Bulan September, bagi petani padi merupakan masa panen kedua, dengan harapan hasil panen kali ini akan memperoleh hasil yang lebih baik secara finansial. Mengingat bahwa pada saat pananaman, beban dari biaya produksi yang meliputi biaya pengolahan lahan, pengadaan benih, obat-obatan, biaya penanaman padi serta biaya saat panen, sebagian besar bahkan seringkali seluruh biaya tersebut berasal dari pinjaman. Yang menurut kebiasan petani pula, sejumlah biaya yang berupa hutang tersebut harus dibayar pada saat musim panen tiba. Harapan ini semakin kuat, ketika beberapa wilayah menunjukkan hasil produksi musim panen II mengalami peningkatan, semisal beberapa petani menyatakan bahwa setiap 7000 meter persegi lahan yang ditanami padi bisa menghasilkan sejumlah 4 ton gabah kering panen (GKP). Hasil yang bisa diperoleh tersebut jauh lebih tinggi bila dibandingkan dengan musim panen sebelumnya, yang tidak akan bisa memperoleh angka tersebut. Bila harga, mengalami kenaikan maka bisa dipastikan bahwa hasil yang bisa diperoleh juga akan meningkat. Namun, di sejumlah wilayah harga gabah kering panen mengalami penurunan hingga Rp. 1700, bahkan ada yang lebih rendah dari harga tersebut, yaitu sebesar Rp. 1500 per kilogram gabah kering panen. Sebab pertama atas penurunan harga ini, dikarenakan musim panen II yang waktunya berlangsung bersamaan di sejumlah wilayah, sehingga memungkinkan para spekulan pedagang beras memainkan harga di pasaran, selain itu, juga tidak adanya perlindungan pemerintah dalam bentuk penetapan kenaikan harga dasar gabah kering panen dan gabah kering giling. Bulog yang merupakan satu institusi yang paling bertanggungjawab atas pembelian gabah/ beras dari petani tidak menjalankan fungsinya secara baik.

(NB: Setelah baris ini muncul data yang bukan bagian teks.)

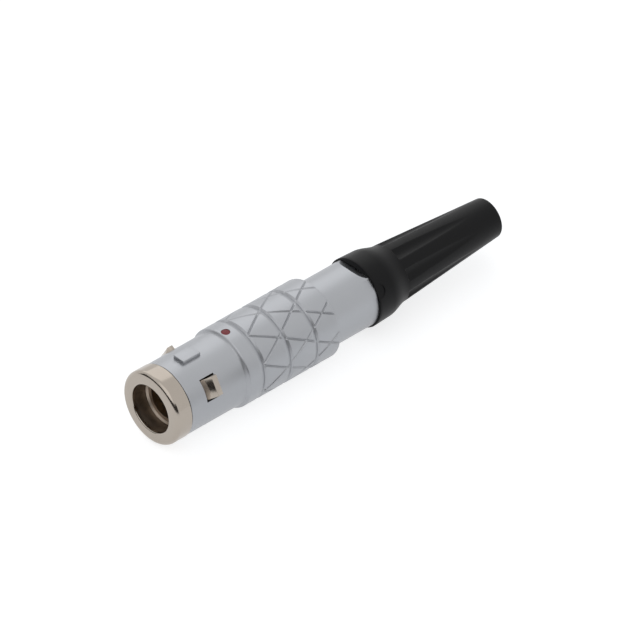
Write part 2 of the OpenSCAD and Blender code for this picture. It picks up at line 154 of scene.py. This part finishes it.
azimuth, elevation = math.radians(-42.9), math.radians(37.7)
camera_away, camera_low = 4.5, 0.0016
back = Vector((math.sin(azimuth) * math.cos(elevation),
               -math.cos(azimuth) * math.cos(elevation), math.sin(elevation)))
right = Vector((math.cos(azimuth), math.sin(azimuth), 0))
up = back.cross(right)
bpy.ops.object.camera_add()
camera = bpy.context.object
camera.data.sensor_width = 36
camera.data.lens = 1157
camera.data.clip_start = 0.01
camera.data.clip_end = 50
camera.matrix_world = (Matrix.Translation(Vector((0, 0, axis)) - up * camera_low + back * camera_away)
                       @ Matrix((right, up, back)).transposed().to_4x4())
bpy.context.scene.camera = camera
bpy.context.scene.view_settings.view_transform = "Standard"


# ---- Latch tube with the nose ring ----
# The nose ring and the long tube behind it are turned from one bar of brass and plated
# with nickel. Three slots are milled through the tube for the latch fingers.
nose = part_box("latch_sleeve")[0].x
mm = 0.001


def at(place, radius=0.0, angle=0.0):
    """The point so many millimetres behind the nose face and from the axis, at an angle
    in degrees from the key that is positive towards -Y."""
    turn = math.radians(angle)
    return Vector((nose + place * mm, -radius * mm * math.sin(turn),
                   axis + radius * mm * math.cos(turn)))


def edit_all():
    """Edit mode with the whole mesh selected."""
    bpy.ops.object.mode_set(mode="EDIT")
    bpy.ops.mesh.select_all(action="SELECT")


def turned(name, outline, steps):
    """A solid of revolution from a closed outline of (place, radius) points."""
    bpy.ops.object.select_all(action="DESELECT")
    bpy.ops.mesh.primitive_plane_add(size=mm)
    piece = bpy.context.object
    piece.name = name
    edit_all()
    bpy.ops.mesh.merge(type="CENTER")
    bpy.ops.transform.translate(value=at(*outline[0]))
    for start, end in zip(outline, outline[1:] + outline[:1]):
        bpy.ops.mesh.extrude_region_move(TRANSFORM_OT_translate={"value": at(*end) - at(*start)})
    bpy.ops.mesh.select_all(action="SELECT")
    bpy.ops.mesh.remove_doubles(threshold=mm / 1000)
    bpy.ops.mesh.spin(steps=steps, angle=math.tau, center=at(0), axis=(1, 0, 0))
    bpy.ops.mesh.select_all(action="SELECT")
    bpy.ops.mesh.remove_doubles(threshold=mm / 1000)
    bpy.ops.mesh.normals_make_consistent(inside=False)
    bpy.ops.object.mode_set(mode="OBJECT")
    return piece


def block(start, end, width, low, high, angle):
    """A box along the plug at an angle from the key, from one radius to another."""
    bpy.ops.object.select_all(action="DESELECT")
    bpy.ops.mesh.primitive_cube_add(size=mm)
    piece = bpy.context.object
    edit_all()
    bpy.ops.transform.resize(value=(end - start, width, high - low))
    bpy.ops.transform.translate(value=at((start + end) / 2, (low + high) / 2))
    bpy.ops.object.mode_set(mode="OBJECT")
    piece.data.transform(Matrix.Translation(at(0)) @ Matrix.Rotation(math.radians(angle), 4, "X")
                         @ Matrix.Translation(-at(0)))
    return piece


def combine(piece, other, operation):
    """Cuts or joins another mesh with the piece and throws the other away."""
    change = piece.modifiers.new(operation, "BOOLEAN")
    change.operation, change.solver, change.object = operation, "EXACT", other
    bpy.context.view_layer.objects.active = piece
    bpy.ops.object.modifier_apply(modifier=change.name)
    bpy.data.objects.remove(other)


def smoothed(piece, degrees=30):
    """Rounds the shading over edges that turn by less than the given angle."""
    bpy.ops.object.select_all(action="DESELECT")
    piece.select_set(True)
    bpy.context.view_layer.objects.active = piece
    bpy.ops.object.shade_smooth_by_angle(angle=math.radians(degrees))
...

Ditengah situasi yang demikian, kaum tani yang memproduksi padi, dihadapkan pada rencana pemerintah untuk melakukan kembali impor beras dengan berbagai alasan yang sepenuhnya tidak masuk akal. Dimana, pemerintah baru-baru ini telah menyetujui impor beras sebesar 210.000 ton dari negara lain. Dalam pernyataannya, Bulog menyampaikan bahwa impor beras ini akan digunakan untuk menambah cadangan beras pemerintah di Bulog yang masih mengalami kekurangan sebesar 350.000 ton akibat tersedot untuk bantuan bencana dan operasi pasar. Mengenai asal negara tidak akan dipermasalahkan, dengan kata lain Bulog tidak akan membatasi negara asal impor beras. Dikarenakan Bulog akan menentukan pemasoknya melalui proses tender. Sementara dasar penentuan kualitas beras impor akan mengacu pada Inpres No 13 Th 2005 tentang Kebijakan Perberasan. “dasarnya bukan asal daerah”. Dalam Inpres ini, disebutkan bahwa beras yang di beli Bulog harus memiliki butir patah maksimal 20%, kotoran (diluar beras) maksimal 0,02%, dan kadar air maksimal 14% serta campuran beras lain dipatok maksimal 5%. Sedangkan, anggaran untuk impor beras, menurut Deputi Menteri koordinator Perekonomian Bidang Pertanian dan Kelautan Bayu Krismamurti, berasal dari APBN Perubahan 2006 sebesar 390 miliar rupiah.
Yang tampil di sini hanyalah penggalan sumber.